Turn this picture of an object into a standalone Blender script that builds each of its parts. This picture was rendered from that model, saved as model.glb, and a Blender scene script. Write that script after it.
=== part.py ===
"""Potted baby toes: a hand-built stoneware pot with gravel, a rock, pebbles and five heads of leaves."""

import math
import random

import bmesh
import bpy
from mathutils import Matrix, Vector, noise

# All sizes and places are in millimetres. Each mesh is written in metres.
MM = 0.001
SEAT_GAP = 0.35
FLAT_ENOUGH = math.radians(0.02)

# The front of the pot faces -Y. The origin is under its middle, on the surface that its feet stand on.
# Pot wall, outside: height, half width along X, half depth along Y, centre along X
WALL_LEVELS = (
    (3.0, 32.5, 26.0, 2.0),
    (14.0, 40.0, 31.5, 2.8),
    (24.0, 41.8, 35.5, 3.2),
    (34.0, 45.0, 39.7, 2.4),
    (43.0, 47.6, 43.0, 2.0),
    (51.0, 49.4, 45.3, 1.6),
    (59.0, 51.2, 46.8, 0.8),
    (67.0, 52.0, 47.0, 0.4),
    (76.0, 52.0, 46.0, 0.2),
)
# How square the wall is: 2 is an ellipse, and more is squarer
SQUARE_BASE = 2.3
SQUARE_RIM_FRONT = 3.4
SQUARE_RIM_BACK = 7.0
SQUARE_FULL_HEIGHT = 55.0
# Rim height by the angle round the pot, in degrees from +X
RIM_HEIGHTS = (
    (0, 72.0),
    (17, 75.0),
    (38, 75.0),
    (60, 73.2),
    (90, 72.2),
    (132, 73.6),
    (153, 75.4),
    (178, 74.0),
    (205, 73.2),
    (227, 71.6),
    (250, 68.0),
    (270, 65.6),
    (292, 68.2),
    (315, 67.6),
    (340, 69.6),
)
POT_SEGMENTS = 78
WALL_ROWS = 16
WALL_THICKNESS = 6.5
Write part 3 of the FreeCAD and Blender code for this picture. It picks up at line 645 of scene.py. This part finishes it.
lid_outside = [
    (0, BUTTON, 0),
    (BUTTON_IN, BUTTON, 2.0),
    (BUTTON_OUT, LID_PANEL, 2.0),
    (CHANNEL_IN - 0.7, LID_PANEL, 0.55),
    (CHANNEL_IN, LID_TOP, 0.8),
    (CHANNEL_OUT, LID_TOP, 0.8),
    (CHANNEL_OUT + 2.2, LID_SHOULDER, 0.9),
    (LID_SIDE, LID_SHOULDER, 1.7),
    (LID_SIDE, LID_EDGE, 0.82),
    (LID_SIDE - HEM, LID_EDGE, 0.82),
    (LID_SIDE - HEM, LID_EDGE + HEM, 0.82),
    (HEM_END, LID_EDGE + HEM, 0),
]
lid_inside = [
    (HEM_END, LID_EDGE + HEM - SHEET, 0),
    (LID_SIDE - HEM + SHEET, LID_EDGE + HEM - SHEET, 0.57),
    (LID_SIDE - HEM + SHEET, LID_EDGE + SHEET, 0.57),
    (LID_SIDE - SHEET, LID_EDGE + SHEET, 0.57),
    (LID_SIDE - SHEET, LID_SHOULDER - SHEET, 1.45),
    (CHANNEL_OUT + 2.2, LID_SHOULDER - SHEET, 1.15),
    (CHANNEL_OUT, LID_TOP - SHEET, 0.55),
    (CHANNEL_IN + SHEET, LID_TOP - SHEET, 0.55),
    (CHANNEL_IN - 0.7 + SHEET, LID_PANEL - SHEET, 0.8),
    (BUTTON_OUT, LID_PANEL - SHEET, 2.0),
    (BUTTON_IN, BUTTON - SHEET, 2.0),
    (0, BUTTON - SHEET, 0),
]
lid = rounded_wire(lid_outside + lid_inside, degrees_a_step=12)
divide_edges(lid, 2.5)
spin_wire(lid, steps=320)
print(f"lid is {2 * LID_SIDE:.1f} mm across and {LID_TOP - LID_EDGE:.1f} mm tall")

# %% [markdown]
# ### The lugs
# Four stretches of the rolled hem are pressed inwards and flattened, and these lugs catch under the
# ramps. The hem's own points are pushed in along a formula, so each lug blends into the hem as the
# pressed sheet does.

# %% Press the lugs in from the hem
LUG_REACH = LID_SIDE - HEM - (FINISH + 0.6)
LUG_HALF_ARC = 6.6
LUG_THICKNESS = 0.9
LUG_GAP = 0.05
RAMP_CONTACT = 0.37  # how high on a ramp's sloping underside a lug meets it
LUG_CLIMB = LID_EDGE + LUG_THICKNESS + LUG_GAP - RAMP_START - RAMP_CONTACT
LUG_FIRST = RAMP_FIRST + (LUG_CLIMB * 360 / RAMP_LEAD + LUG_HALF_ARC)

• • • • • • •

EXERCISE
Copy out each line of the data where the string "This" appears.

COMPLETE RESPONSE
Turn this picture of an object into a standalone Blender script that builds each of its parts. This picture was rendered from that model, saved as model.glb, and a Blender scene script. Write that script after it.
Write part 3 of the FreeCAD and Blender code for this picture. It picks up at line 645 of scene.py. This part finishes it.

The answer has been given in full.